Paradox #3: It is not because you believe in the liberty of the individual as the highest good that you are necessarily insensitive to issues of fairness and equality. In other words: it is not because you are a liberal that you refuse state intervention – quite the opposite!

What is ecological economics?

A very different, almost post-modern, school of thought is represented by the mathematician-turned-economist Nicholas Georgescu-Roegen (1906-1994), whose work was presented by Gabriel Weber.
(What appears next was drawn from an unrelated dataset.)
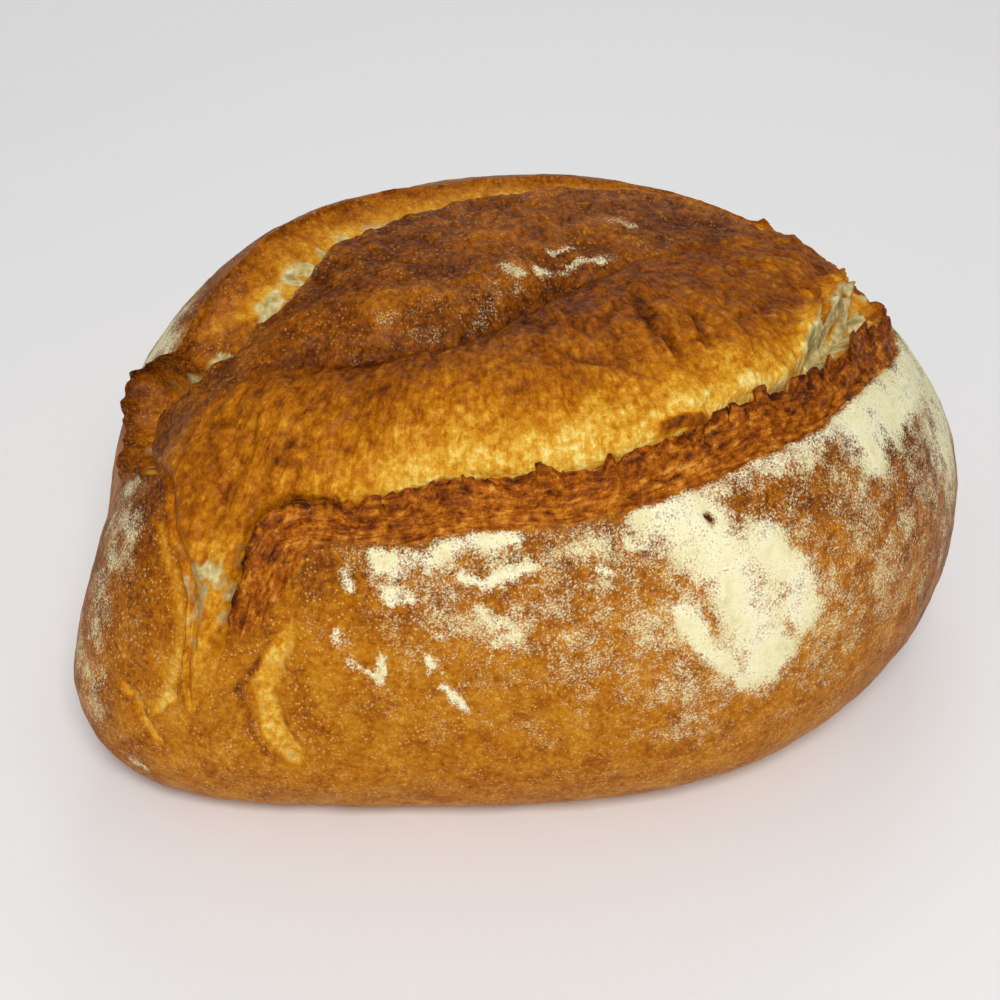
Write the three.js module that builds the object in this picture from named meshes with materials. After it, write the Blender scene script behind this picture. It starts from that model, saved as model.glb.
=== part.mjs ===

Georgescu-Roegen is perhaps best known as one of the founding fathers of the philosophy of de-growth, which is based on the understanding of earth as a “closed system” and therefore considered by its disciples as the only solution for humanity’s ecological problems – in other words: of its survival.

The deeply pessimistic assumptions and conclusions of Georgescu-Roegen, his bitter criticism of the homo oeconomicus who is incapable of understanding that the time of humans on earth is running out like in an “hour-glass”, spontaneously provoke contradiction and protests – and did so within the seminar audience, too. For Georgescu-Roegen, man is basically unable and unwilling to identify the most pressing problems, draw science-informed conclusions and take appropriate action. (Any resemblance to current administrations of global superpowers is of course purely accidental.)

His pessimism, as Gabriel pointed out, is profoundly moral: it is a scientifically grounded outcry against “the dictatorship of the present over future generations”. It may also have a “pedagogical virtue” in questioning the blind trust in technological innovation (the reliable “deus ex machina” of mankind who serves as excuse for avoiding behavioural change).

Paradox #4: It is not because your pessimism is depressing that you’re fundamentally wrong.

Conclusion

My takeaway from the seminar (as non-economist attendant): if the book in preparation is half as stimulating and thought-provoking as these presentations were, it will be a good read!